The Original AITA Reddit Post
"I live in a little neighborhood, a lot of kids and grandmas. The community is pretty nice besides one person. A new women moved in by the hill in the fall. She is right next to the park where people hang out," the OP began in the forum.
"The problem is she is mental about her property. She has a very big area and there is no line from the park to where her property is. If your ball goes over she will come out a tell you to get off her property," they continued.

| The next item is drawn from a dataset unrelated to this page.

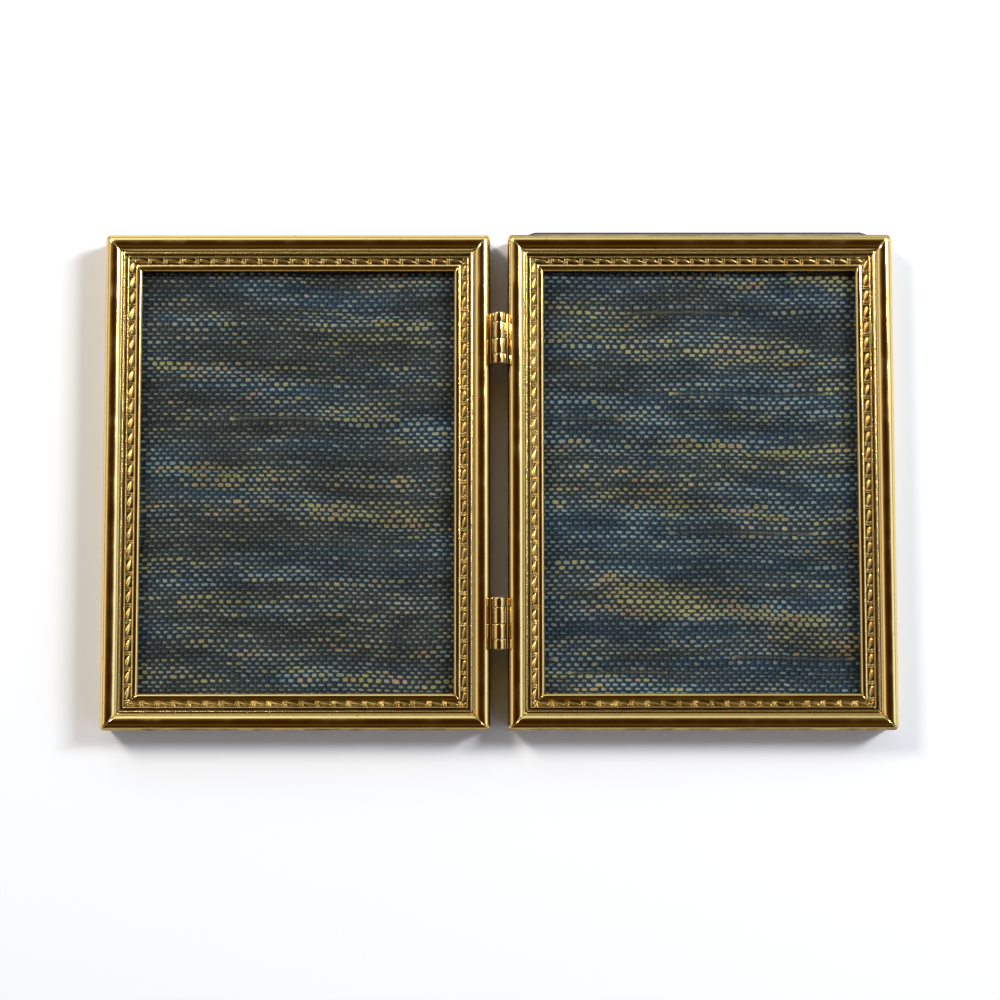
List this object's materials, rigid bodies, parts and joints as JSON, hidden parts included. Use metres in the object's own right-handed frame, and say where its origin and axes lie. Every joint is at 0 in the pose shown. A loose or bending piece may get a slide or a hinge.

"The kids school bus stop is right there and like 40 kids get on in the morning. They all don’t fit on the sidewalk and will stand in the grass. She put [on] sprinklers and soaked all the kids before school. They were not messing things up," OP further claimed. "In the winter she yelled at a group of kids having a snowball fight and they went over the line. It has happened so many time ands it has happened when people were still technically in the park."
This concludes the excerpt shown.